Because math, physics, engineering, or design subjects need time to sink in, they’re more complicated than theoretical topics and demand your full attention. When you’re trying to sketch a diagram, follow a derivation, or solve a multi-step problem in real time, following a strict note layout is a hard row to hoe.
The steps get skipped or crammed (because obviously, there is no room), diagrams in physics, geometry, or design possibly cannot fit into the narrow cue or notes column, and of course, the struggle to maintain the Cornell layout remains.
Two students described this as:
“Tried to do Cornell for physics… ended up with a column of half-drawn diagrams and equations I couldn’t read. Gave up after week one.”
“In calculus, I was spending more time formatting my notes than actually solving the problems. It was like fighting the method instead of learning.”
So how do you fix this?
- Don’t solve and summarize simultaneously
- Use separate, plain pages for large diagrams, full problems, derivations, etc.
- Widen the notes area and slim the cue margin. Make sure you just capture the concepts.
- Use Cornell afterward to summarize methods, patterns, and concepts. It’s better at helping you learn how problems behave, not how to solve each step.
- Keep one page per topic
- Notes: Jot down methods, key formulas, tiny example(s), common mistakes
- Cues: Write problem types or exam-style questions
Freezing on the Summary Section
Summary boxes are often the most ignored parts of Cornell notes. Most of us leave it blank for the “for later” (that never arrives) or panic-write a messy paragraph that’s basically just their notes rewritten shorter. And sometimes, the column above will overflow into the summary box.
Don’t do it, though; the summary forces you to figure out what actually happened and put it on the page. And if you’re stuck, ask yourself, “If I could remember only three things from this page, what would they be?”
To stay on track, use the 3-line summary rule:
- Line 1, main idea: What’s this page about? One sentence.
- Line 2, two or three key facts: Details that most likely will show up on a test.
- Line 3, problem test question: Write one possible test question from this topic.
Write this summary section after you’ve finished the cue column, not when you’re taking the notes. By then, the ideas are clearer. If you’re staring at a blank box and freezing, that’s a sign you didn’t understand the material well enough. Maybe go back and reread?
Clashes With Your Learning Style
For some of us, Cornell just feels… WRONG.
You’d relate if you love to sketch, dump ideas freely on a page, or just don’t like the distraction of “discipline” while you’re in a lecture. Cornell feels stiff and caged.

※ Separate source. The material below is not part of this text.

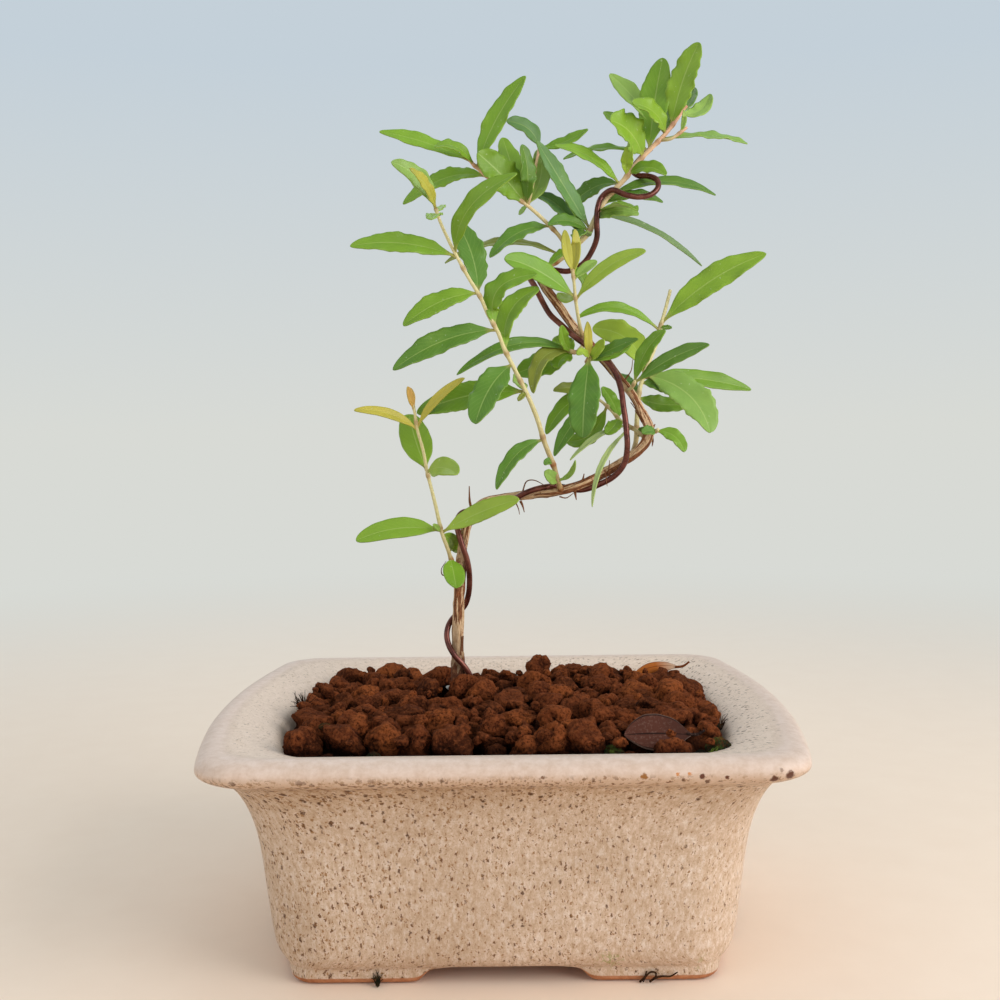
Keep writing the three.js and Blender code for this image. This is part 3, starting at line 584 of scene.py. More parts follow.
def glazeMaterial():
    look = newFinish("speckledGlaze", 0.42, 0.3)
    around = look.add("UVMap", 0, uv_map="aroundMap")
    solid = look.coords()
    finish = look.mark("finish")
    warp = look.add("TexNoise", "Color", {"Vector": solid, "Scale": 1500, "Detail": 3})

    # how much a place belongs to the lip, the inner slope, the bands by the lip and the left end
    quarter = look.times(finish, 0.25)
    lip = look.ramp(quarter, (0.42, 0.0), (0.5, 1.0), (0.56, 1.0), (0.72, 0.0))
    inner = look.ramp(quarter, (0.55, 0.0), (0.7, 1.0))
    height = look.axis(solid, "Z")
    underLip = look.between(height, *glazeLook["bands"]["underLip"])
    lowLip = look.times(look.between(height, *glazeLook["bands"]["lowLip"]), lip)
    leftShare = look.between(look.axis(solid, "X"), *glazeLook["bands"]["left"])

    # body colour: cream, mottled and drawn out in short fibres down the wall
    drawnOut = look.stretched(around, 1, 0.45, 1)
    mottle = look.noise(drawnOut, 80, 7, 0.78)
    fibre = look.noise(drawnOut, 420, 3, 0.7)
    broad = look.noise(solid, 42, 3)
    drips = look.noise(look.stretched(around, 1, 0.12, 1), 90, 5, 0.7)
    rusty = look.times(underLip, look.ramp(drips, (0.4, 0.5), (0.6, 0.0)))
    wall = look.ramp(mottle, *glazeLook["wall"])
    wall = look.over(wall, glazeLook["fibre"], fibre, (0.5, 0.0), (0.7, 0.6))
    wall = look.over(wall, glazeLook["fibre"], broad, (0.35, 0.3), (0.6, 0.0))
    wall = look.mix(rusty, wall, glazeLook["underLip"])
    # the left end a little darker in the fibre tone: painted shade, as the key light falls from the right
    wall = look.mix(look.times(leftShare, 0.2), wall, glazeLook["fibre"])
    base = look.mix(lip, wall, look.ramp(look.noise(solid, 420, 4, 0.7), *glazeLook["lip"]))
    base = look.mix(look.times(lowLip, 0.45), base, glazeLook["lowLip"])
    base = look.mix(inner, base, look.ramp(mottle, *glazeLook["slope"]))

    # specks: few on the lip, crowded under it and towards the left; dashes on the inner slope
    fewInside = look.minus(1.0, look.times(inner, 0.4))
    bareLip = look.minus(lip, look.times(lowLip, 0.8))
    peppered = look.minus(fewInside, bareLip)
    crowd = look.times(underLip, look.minus(0.2, look.times(inner, 0.24)))
    leaning = look.times(look.times(look.minus(leftShare, 0.4), 0.2), look.minus(1.0, inner))
    crowd = look.plus(crowd, leaning)
    dropped = look.shaken(look.stretched(around, 1, 0.6, 1), warp, 0.014)
    for layer in glazeLook["specks"]:
        base = addSpecks(look, base, dropped, layer, peppered, crowd)
    onSlope = look.times(inner, look.minus(0.9, leftShare))
    base = addSpecks(look, base, look.shaken(drawnOut, warp, 0.006), glazeLook["dashes"], onSlope)

    ragged = look.shaken(solid, warp, 1.2 * mm)
    middleOfWarp = Vector((0.6, 0.6, 0.6))
    for place, radius, strength, colour in glazeLook["marks"]:
        offset = look.vectors("SUBTRACT", ragged, (Vector(place) + middleOfWarp) * mm)
        away = look.length(look.vectors("MULTIPLY", offset, (1, 0.25, 1)))
        spot = look.calculate("DIVIDE", away, radius * mm)
        base = look.over(base, colour, spot, (0.6, strength), (1.0, 0.0))
    threads = look.ramp(look.noise(solid, 330, 3, 0.6), (0.44, 0.0), (0.47, 1.0), (0.51, 0.0))
    for place, radius, strength in glazeLook["moss"]:
        away = look.length(look.vectors("SUBTRACT", solid, Vector(place) * mm))
        spot = look.calculate("DIVIDE", away, radius * mm)
        near = look.ramp(spot, (0.5, strength), (1.0, 0.0))
        base = look.mix(look.times(near, threads), base, glazeLook["mossTone"])
    base = addSpecks(look, base, ragged, glazeLook["lipSpecks"], lip, 0.0, "3D")

    # bare red clay under the feet
    clay = look.ramp(look.noise(solid, 500), *glazeLook["clay"])
    bare = look.ramp(look.plus(finish, look.times(mottle, 0.25)), (0.45, 1.0), (0.62, 0.0))
    look.surface("Base Color", look.mix(bare, base, clay))
    rough = look.mix(lip, grey(0.52), grey(0.4))
    look.surface("Roughness", look.mix(bare, rough, grey(0.9)))
    relief = look.plus(look.plus(look.times(fibre, 0.4), mottle), look.times(broad, 3))
    look.bump(relief, 0.16, 0.45)
    return look.owner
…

Well, my advice? Don’t stop using it; this is an easily fixable situation. Research also suggests that note-taking preferences and effectiveness vary from person to person and that different methods suit different learners and tasks.
You don’t have to choose between your style and the Cornell note-taking approach; you just have to layer them better.
Keep your style. Add Cornell where it helps.
You’re not changing how you think. You’re adding structure after thinking happens.
- If you mind map, sketch, or write freely, keep doing that.
- Then add cues: questions or prompts in the margin that test what you know.
- Add a short bottom summary that captures the main takeaway.
For digital note-takers:
- Use a split view
- Right side: your normal notes (typed, mapped, messy)
- Left side: cues and questions
- Bottom: a brief summary
Notes Look Pretty, But Aren’t Testable
This sneaky problem is often the number one reason people give up on Cornell. It’s when your notes look good, as in the columns are nicely filled, and the cue section and the summary are there, but as soon as you try to recall the topic, you’re just blank.
Remember, good Cornell notes don’t just have to be readable; they have to make you quiz-ready. If your notes can’t test you, they won’t prepare you for an exam. One student shared their experience: “My Cornell notes looked perfect, but I realized the night before the test, I couldn’t answer anything. I had to rewrite half the page into actual questions.”
How do you make your notes effective?
- Practice forming questions. Instead of labeling a topic, phrase it like a question. For example, instead of “Newton’s Laws,” write “What are Newton’s 3 laws and how do they explain why a rolling ball eventually stops?”
- Make your summary predictive, where you, instead of copying notes, write the key points as answers to potential exam questions.
- Test yourself! Once you form your questions, cover the right column and try to answer using only the cues and summary. If you can’t, you’re not test-ready.
You Never Revisit Your Notes
Another reason your Cornell notes don’t work is that they get written and then forgotten. Which, kind of, is the whole problem.
Set up this revisiting schedule:
- Next day: Cover the right column and answer the cues aloud. Check what you remember and correct what you miss.
- Weekly: Flip through all cues and summaries. Wherever you feel your recall is weak or fuzzy, star those pages or sections and revisit them in short, focused sessions.
- Before an assessment: Start with cues and summaries first (this triggers recall), then review full notes.
Bear in mind that reviewing the notes is actually the last step of Cornell note-taking, so don’t skip it. Whether your notes came from a lecture, textbook, video tutorial, lab, or self-study session, revisiting them actively is what turns them from a record of information into a tool that actually boosts retention.
Wrapping Up
Struggling with Cornell notes is natural; we’ve all been there at some point. There’s a bit of a learning curve there. But now that you know why yours never worked and how to fix them, your notes can finally do their job.